Per concludere, ti invito, per salutare i nostri lettori a scegliere una poesia dal tuo libro, soffermandoti su di essa per portarci a ritroso nel tempo, a prima della stesura completa o della prima stesura, per raccontarci quanto “accaduto” così da permetterci di condividere (e meglio comprendere) il percorso che l’ha vista nascere.

“Finestra” contiene alcuni scritti poetici complementari alle mie opere visive e musicali, come nel caso per esempio di “D’amore, di vetro, di metallo – madrigale per quattro percussionisti”. L’opera strumentale, commissionata dal quartetto di percussioni messicano VERSUS8, e che nel 2019 ha vinto negli Stati Uniti il Premio Internazionale CHRONOS, cerca di stabilire già a partire dal testo che l’ha ispirata, una serie di relazioni poetiche, simboliche e metaforiche tra l’amore e il vetro e metallo, materiali costruttivi di alcuni dei 32 strumenti a percussioni suonati dai quattro musicisti. Ho utilizzato il termine “madrigale”, forma vocale, anche se in realtà l’opera è strumentale. Ma in alcune sue parti i percussionisti scrivono letteralmente il testo poetico sulle membrane dei loro strumenti: le sonorità che ne ascoltiamo non sono altro che scrittura trasformata in acusticità. I percussionisti interpretano il testo persino sopra gli stessi strumenti, ma senza contatto e senza alcun suono, attraverso gesti silenziosi e sincronici. Inoltre, proprio all’inizio, sussurrano frammenti del testo poetico dentro bottiglie di vetro: le durate di emissione dei suoni delle parole entrano in armonica relazione compositiva con quelle dei suoni strumentali. Ecco perché, pur trattandosi di un’opera musicale non strettamente vocale, i musicisti interpretano – da madrigalisti inusuali – il testo poetico che l’ha generata: sugli strumenti!

È come il vetro, l’amore: tanto chiaro e vero,
ma trasparente e fragile. Visibile poi nel suo
concedersi, e soave o levigato come la pelle
che da lì ci inonda senza riserve il cuore, è
pure fragile il suo abbraccio che si infrange
e taglia amaro come rapido coltello. E come
lama di metallo o pugnale imbestialito, ferisce
e spezza, aggredendo fatalmente senza accenno.

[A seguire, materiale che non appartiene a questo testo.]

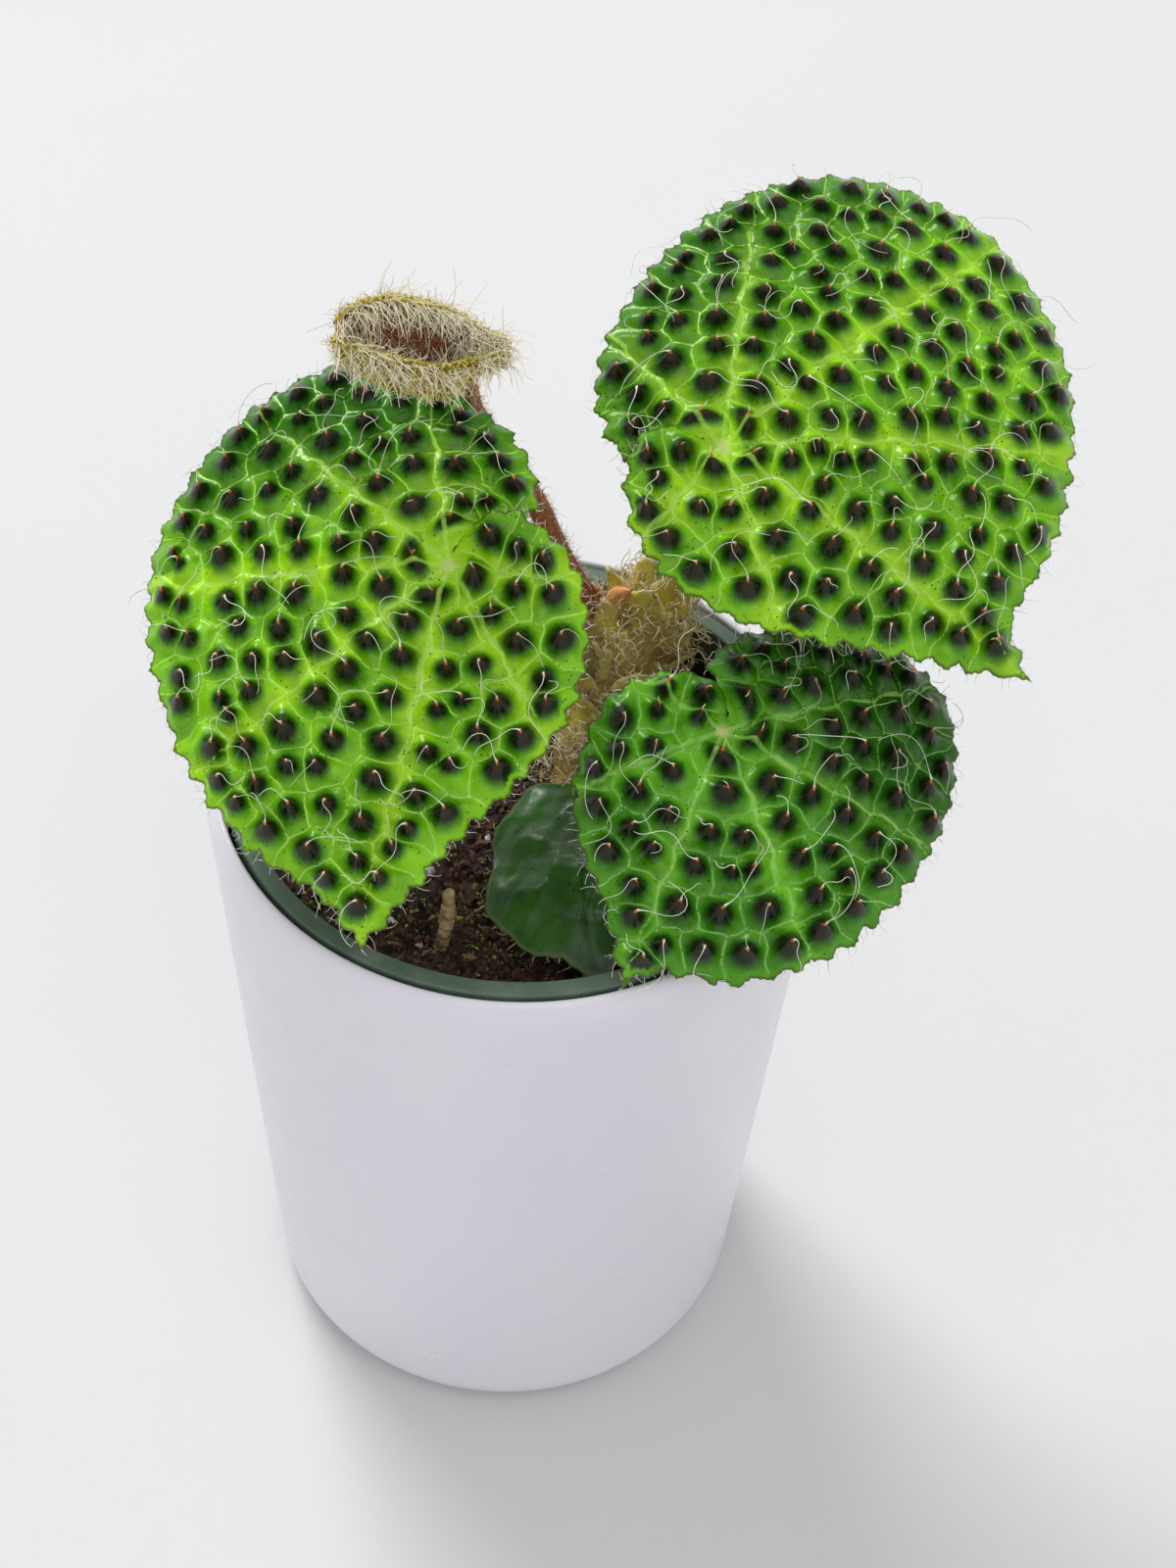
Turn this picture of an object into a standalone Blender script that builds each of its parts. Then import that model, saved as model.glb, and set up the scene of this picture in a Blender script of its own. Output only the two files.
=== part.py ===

Sa proprio di cristallo quest’amore di metallo,
leggero alla vista forse, ma di improvviso incauto.
Sono campane le sue parole ariose, sospese ai
venti come bottiglie di luce. Ma quando l’aria
muta, appaiono acide e crudeli come lava nera,
come pietre sui tamburi e pelli, come frecce
che di sorpresa annientano e divorano ogni cosa.
Ha odore di musica questo scritto silenzioso che
vuole dire qualcosa su te, amore vero e chiaro, che
come zero trasparente, o poema o madrigale, si
veste questa notte d’amore, di vetro, di metallo.